Me inquieta mi pueblo. Cada vez más. Cuando ciertos lamentables hechos se convierten en el pan nuestro de cada día, mal lo llevamos y peor senda de futuro se adivina. Desde hace demasiados años, esta ciudad parece haber entrado en un tortuoso camino. No es ya sólo el gravísimo azote del paro, ya casi en el 38%, o el de la incapacidad de haber logrado un modelo económico sostenible tras el progresivo derrumbe de nuestras estructuras tradicionales. Problemáticas, ambas, serias, muy serias, pero no únicas como las indiscriminadas quemas de coches y tantos otros hechos vandálicos que parecen endémicos y que vienen a engordar el ya pesado saco. Y de ahí, la desmoralización y la aparición de una lluvia de negras sombras capaces de impactar en el pesimismo ciudadano.

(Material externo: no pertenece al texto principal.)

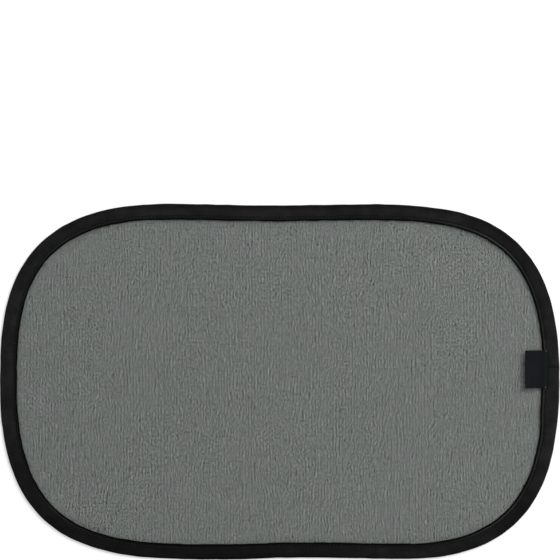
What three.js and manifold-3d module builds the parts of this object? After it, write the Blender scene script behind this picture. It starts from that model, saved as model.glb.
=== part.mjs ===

Dos noticias, que esta semana se asomaban a las páginas de este diario, conducen, inevitablemente, como otras similares, a la reflexión. Que al Paseo de las Palmeras, al que prácticamente los ladrones le dejaran sin sus bolardos, además de llevarse tapaderas de alcantarillas, arquetas, registros eléctricos y otros elementos metálicos, es serio. Un tipo de hurto también habitual en otros puntos de la ciudad con el continuo perjuicio que ello supone para las arcas municipales. Parece que sus autores son marroquíes. Los mismos que descaradamente desguazan coches en las calles para arrebatarles sus piezas. Les anima lo barato que les resulta delinquir en España y lo fácil que debe serles después pasar el botín por la frontera.
Esa frontera del Tarajal que, desde siempre, ha sido la causante de otro de los dolores de cabeza de esta ciudad. No hablamos ya de la ansiada aduana comercial que veta Marruecos. Simplemente que sea un paso fronterizo digno de la puerta de entrada a Europa. Con sus consiguientes infraestructuras para que los agentes en ella destinados puedan desarrollar eficazmente su labor, y como paso garante de seguridad para la ciudad con el adecuado control de las entradas y de lo que por ella sale. Difícilmente se puede exigir en sus actuales instalaciones unos mínimos resultados de eficacia, máxime ante la, cada vez mayor, afluencia de delincuentes marroquíes. Es más, ni siquiera dispone de una superficie para el adecuado registro de vehículos, so pena de colapsar el tránsito. La dejadez y el olvido gubernamental durante décadas ha conducido a esa permeabilidad que no pasa inadvertida para esa delincuencia foránea tan manifiesta últimamente.
La otra noticia viene de la denuncia de UGT sobre la Biblioteca Pública, tras ser una de sus trabajadoras “víctima de insultos, vejaciones e incluso de amenazas de muerte por parte de un usuario de ese servicio”. No se trata de un caso aislado sino que, como apostillan los ugetistas, de algo que “se está convirtiendo en rutinario y no es la primera vez ni seguramente la última, que este incidente se vuelva a repetir”.
Resulta increíble comprobar como hasta en recintos culturales por excelencia muestren ya también sus garras determinados individuos, añadiendo un eslabón más a esta cadena de deplorables hechos que están en la mente de todos y que ponen en peligro nuestra convivencia ciudadana.
Como socio y asiduo usuario, desde hace décadas, de esa Biblioteca Pública, que por cierto es un lujo para Ceuta, puedo dar fe de la gran profesionalidad y afán de servicio de su personal. Recuerdo cuando, un buen día, me encontré con la presencia fija de un vigilante de seguridad privado en esas dependencias. No tuve que preguntar el por qué, después de haber observado determinadas conductas de ciertos usuarios. Un vigilante que, recientemente, desapareció del lugar, me imagino que por los recortes.
Hasta dónde vamos a llegar, aunque todo ello sea indispensable, con la necesidad de tanta vigilancia privada, de más agentes de seguridad o de las mismas cámaras que se pretenden implantar en distintos puntos de la vía pública ante desmadres como los que estamos viviendo en esta sufrida Ceuta del siglo XXI.
Los ceutíes que, como yo, notamos ya sobre nuestras espaldas el peso de los años y hemos vivido aquí desde siempre, ante tan lamentables hechos, parece como si nos aflorase aquella bilis negra que advirtió el doctor Burton allá por el siglo XVII, lo que, de manera elegante, se dio en llamar después ‘melancolía’. Una sensación de extrañamiento ante la realidad de calles y barrios, de lejanía hacia el presente y de añoranza fatal de aquella especie de Arcadia perdida que bien pudo ser nuestra Ceuta de antaño. Más fea, más pueblerina, menos confortable. Lo que quieran. Pero más nuestra y libre de tantos sobresaltos como los que nos flagelan a diario. Y desde esta especie de dolor orteguiano, tal y como lo siento, así lo escribo.